### Supplied entries ###

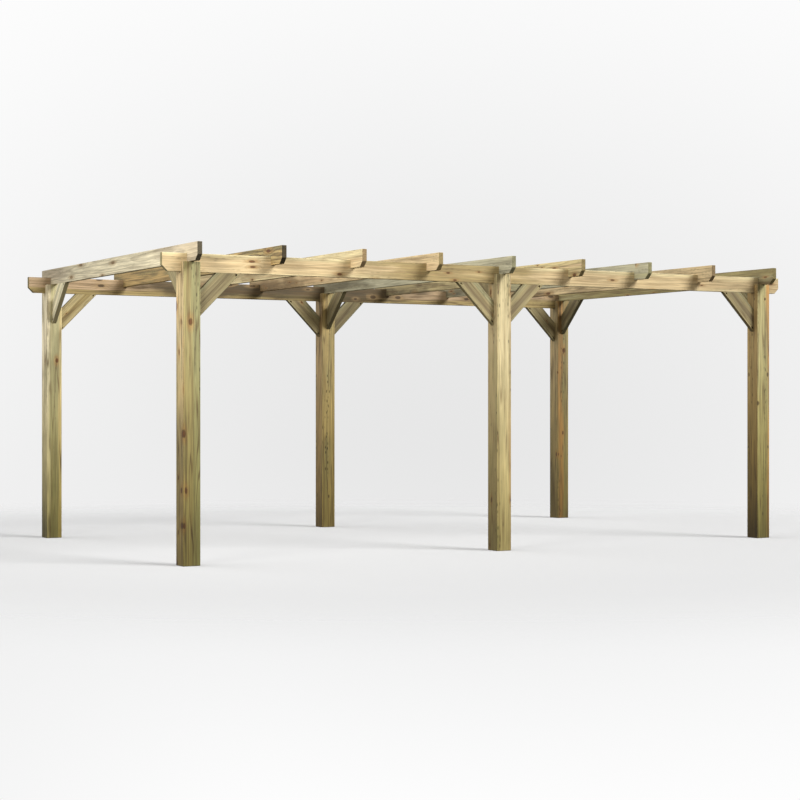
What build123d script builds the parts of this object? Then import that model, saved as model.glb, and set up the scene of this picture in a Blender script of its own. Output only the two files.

###
### Supplied entries ###

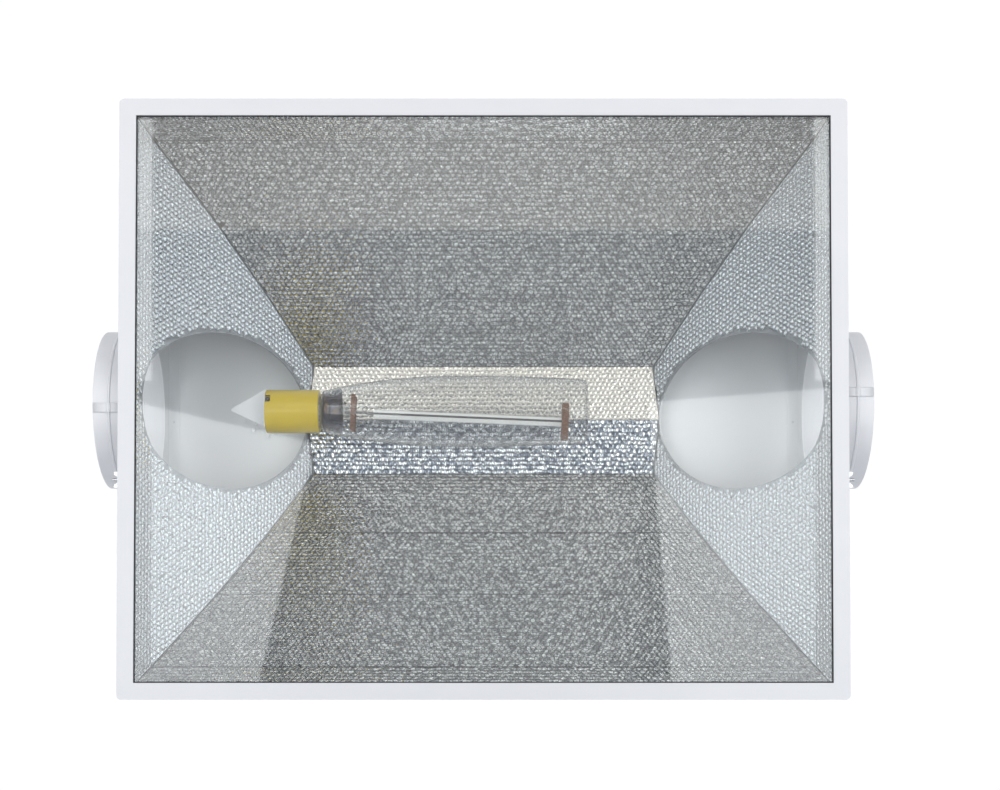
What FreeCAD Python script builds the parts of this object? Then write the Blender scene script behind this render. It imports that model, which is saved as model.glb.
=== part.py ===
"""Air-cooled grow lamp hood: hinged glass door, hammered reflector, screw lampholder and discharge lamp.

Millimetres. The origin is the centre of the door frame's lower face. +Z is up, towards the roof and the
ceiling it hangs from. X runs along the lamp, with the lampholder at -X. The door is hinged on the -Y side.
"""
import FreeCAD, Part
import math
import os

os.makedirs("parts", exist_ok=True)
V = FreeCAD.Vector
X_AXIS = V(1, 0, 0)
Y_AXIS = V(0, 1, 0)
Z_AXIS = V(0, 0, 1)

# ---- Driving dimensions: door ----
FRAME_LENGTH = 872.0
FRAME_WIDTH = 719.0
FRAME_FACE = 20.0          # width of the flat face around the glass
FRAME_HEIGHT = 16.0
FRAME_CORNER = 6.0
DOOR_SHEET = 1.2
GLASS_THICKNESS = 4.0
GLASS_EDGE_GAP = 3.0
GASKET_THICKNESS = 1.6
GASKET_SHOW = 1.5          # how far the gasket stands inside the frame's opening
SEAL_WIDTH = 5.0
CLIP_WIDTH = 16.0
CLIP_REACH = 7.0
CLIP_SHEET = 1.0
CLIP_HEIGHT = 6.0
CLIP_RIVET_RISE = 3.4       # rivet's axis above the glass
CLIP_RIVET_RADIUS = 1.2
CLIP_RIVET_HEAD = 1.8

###

● **Aim**: Write out exactly the lines from the one with "What FreeCAD Python" through the one with "CLIP_RIVET_HEAD = 1.8", including both, and no others.

● **Solution to this problem**:
What FreeCAD Python script builds the parts of this object? Then write the Blender scene script behind this render. It imports that model, which is saved as model.glb.
=== part.py ===
"""Air-cooled grow lamp hood: hinged glass door, hammered reflector, screw lampholder and discharge lamp.

Millimetres. The origin is the centre of the door frame's lower face. +Z is up, towards the roof and the
ceiling it hangs from. X runs along the lamp, with the lampholder at -X. The door is hinged on the -Y side.
"""
import FreeCAD, Part
import math
import os

os.makedirs("parts", exist_ok=True)
V = FreeCAD.Vector
X_AXIS = V(1, 0, 0)
Y_AXIS = V(0, 1, 0)
Z_AXIS = V(0, 0, 1)

# ---- Driving dimensions: door ----
FRAME_LENGTH = 872.0
FRAME_WIDTH = 719.0
FRAME_FACE = 20.0          # width of the flat face around the glass
FRAME_HEIGHT = 16.0
FRAME_CORNER = 6.0
DOOR_SHEET = 1.2
GLASS_THICKNESS = 4.0
GLASS_EDGE_GAP = 3.0
GASKET_THICKNESS = 1.6
GASKET_SHOW = 1.5          # how far the gasket stands inside the frame's opening
SEAL_WIDTH = 5.0
CLIP_WIDTH = 16.0
CLIP_REACH = 7.0
CLIP_SHEET = 1.0
CLIP_HEIGHT = 6.0
CLIP_RIVET_RISE = 3.4       # rivet's axis above the glass
CLIP_RIVET_RADIUS = 1.2
CLIP_RIVET_HEAD = 1.8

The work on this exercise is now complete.